2013-09-06 09:05 Global Times Web Editor: Li Yan
1

Sato was assigned to a hospital in Fengcheng, Heilongjiang to take care of wounded Chinese soldiers. Due to his outstanding service, he was chosen by the PLA to be the team leader of a medical team. The PLA taught Sato revolution theory, self-criticism and Chinese, different to the militaristic education he had received back home.

But worried that his Japanese identity might bring him trouble in China, Sato was instructed by the PLA to tell Chinese people that he was Mongolian.

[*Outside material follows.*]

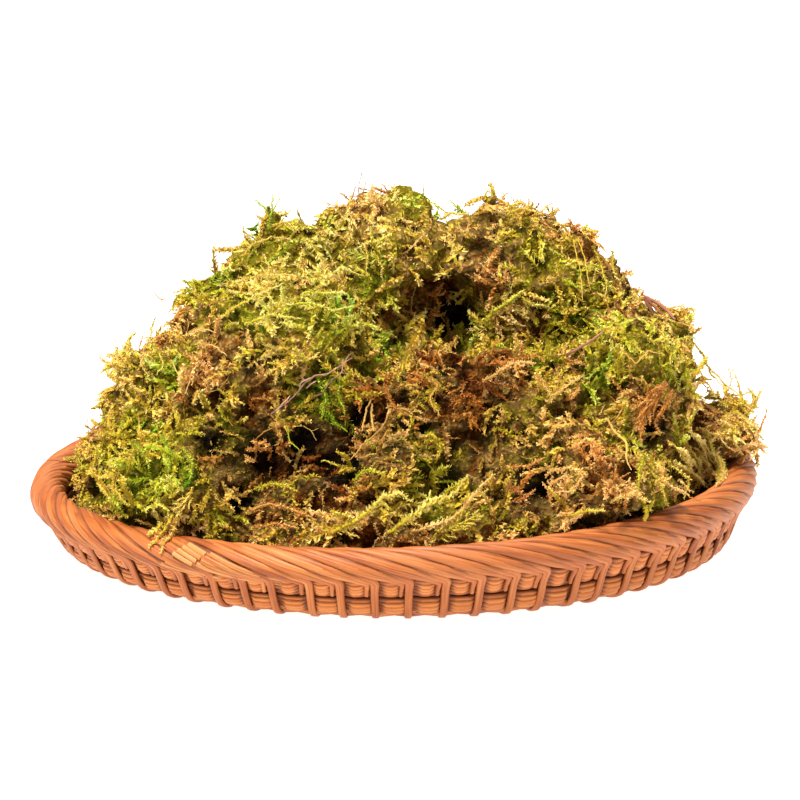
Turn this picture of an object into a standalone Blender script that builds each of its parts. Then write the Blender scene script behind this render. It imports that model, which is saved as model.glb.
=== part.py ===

By 1949, Sato had somewhat grown accustomed to life in China. And then, one day, upon a visit to an elderly woman's home in the countryside of Hunan Province, where he had been moved to work at another hospital, he fell under heavy questioning regarding his identity by her and several other villagers.

But after learning that Sato, a Japanese soldier had joined the PLA, they eased up and eventually let him go after telling him of the crimes that Japanese troops had committed in their village.

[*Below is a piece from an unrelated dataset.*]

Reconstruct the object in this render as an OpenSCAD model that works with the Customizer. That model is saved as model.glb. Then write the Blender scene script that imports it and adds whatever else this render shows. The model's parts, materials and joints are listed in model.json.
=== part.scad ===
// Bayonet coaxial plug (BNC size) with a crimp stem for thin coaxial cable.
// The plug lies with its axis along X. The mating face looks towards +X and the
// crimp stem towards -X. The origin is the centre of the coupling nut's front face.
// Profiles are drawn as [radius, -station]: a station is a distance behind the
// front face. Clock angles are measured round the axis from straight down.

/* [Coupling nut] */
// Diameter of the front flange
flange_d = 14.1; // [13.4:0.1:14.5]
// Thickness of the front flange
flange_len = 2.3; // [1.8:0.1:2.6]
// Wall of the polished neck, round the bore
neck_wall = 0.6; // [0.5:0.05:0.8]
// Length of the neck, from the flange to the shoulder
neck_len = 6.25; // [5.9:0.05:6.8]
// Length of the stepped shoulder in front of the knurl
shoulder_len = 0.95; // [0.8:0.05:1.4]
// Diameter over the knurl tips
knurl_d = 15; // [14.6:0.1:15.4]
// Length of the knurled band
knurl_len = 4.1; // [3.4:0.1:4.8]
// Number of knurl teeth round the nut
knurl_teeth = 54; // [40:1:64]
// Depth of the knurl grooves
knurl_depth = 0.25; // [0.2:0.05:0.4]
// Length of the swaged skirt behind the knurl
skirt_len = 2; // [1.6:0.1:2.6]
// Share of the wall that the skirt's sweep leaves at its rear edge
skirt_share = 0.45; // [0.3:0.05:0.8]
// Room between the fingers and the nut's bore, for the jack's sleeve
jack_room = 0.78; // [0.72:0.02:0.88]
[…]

Sato spent a total of nine years in China before returning to Japan in 1953, four years after the birth of a new China.

His time away from home was influential on him and later led him to set up the Japan-China Peace and Friendship Association in Fukushima in 1997.

Even today, Sato, who has been back to China several times over the years to visit the places where he once joined forces with Chinese people, still considers China his second home.

Complex ties

In spite of steps taken by both sides over the years to repair ties, the Sino-Japanese relationship has always been a complicated one, and recent disputes over the Diaoyu Islands in the East China Sea have only stirred up tensions again.

The anti-Japanese sentiment in China exploded last year when thousands of Chinese people across the country took to the streets in protest against Japan's claims to the islands.

In Japan, stories like Sato's are rarely heard, partly in fear of retribution from national extremists.

But 94-year-old Japanese war veteran Ryokichi Kawashima surprised his people last year when he decided to run for a parliamentary seat and told the Tokyo Times that he had "had enough of nationalism talk in Japanese politics."

Like Sato, Kawashima fought during the war and said that Chinese people had helped him to get through the post-war years.

MRCN's Cheng, who befriended Sato when the two met 10 years ago at a local university Sato was invited to talk at, said that the exhibition has been warmly received by both Japanese and Chinese visitors.

"I hope that this personal exhibition will last forever, so that when people visit it they can learn an important part of history through Sato," said Cheng.